Since it opened its doors in 1961, La Mama has been a place where both emerging and established artists can share a stage and learn from one another. Today, it remains a place where artists from around the world can share work and ideas, as well as perform to a very receptive, culturally appreciative New York City audience. Each season, La Mama hosts over one hundred productions, attracting audiences from all backgrounds who seek groundbreaking, provocative, and artistically brilliant shows.

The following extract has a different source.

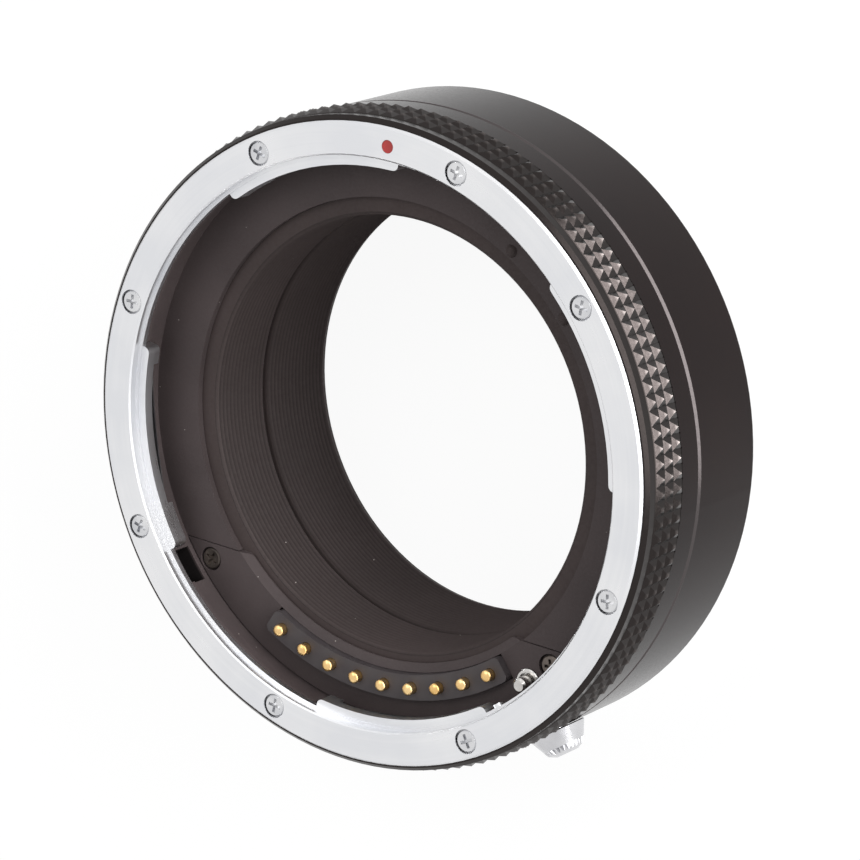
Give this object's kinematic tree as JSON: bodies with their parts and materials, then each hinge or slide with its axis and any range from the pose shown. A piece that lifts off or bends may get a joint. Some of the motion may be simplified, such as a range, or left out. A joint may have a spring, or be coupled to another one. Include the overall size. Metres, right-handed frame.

Recently, a multimedia production titled “π=3.14…Ramallah-Fukushima-Bogotá Endless Peripheral Border” and arranged by Yoshiko Chuma ran at La Mama, and impressed audiences with its combination of dance, music, visual art, and storytelling, The New York Times summarizes the show: “The performance proper began with Ms. Chuma dancing violently in the light of a projected video. Beside her onstage, the Colombian musician Felipe Gómez Ossa played electric guitar. To the side and behind the audience, the violinist Aska Kaneko and the trombonist Christopher McIntyre added unsettling sounds. Ms. Chuma kept slamming into Mr. Gómez Ossa, grabbing his guitar and whacking the strings, violating personal boundaries. Less directly but just as forcefully, she conducted the other musicians,” describing Chuma as a “tightly controlled artist.”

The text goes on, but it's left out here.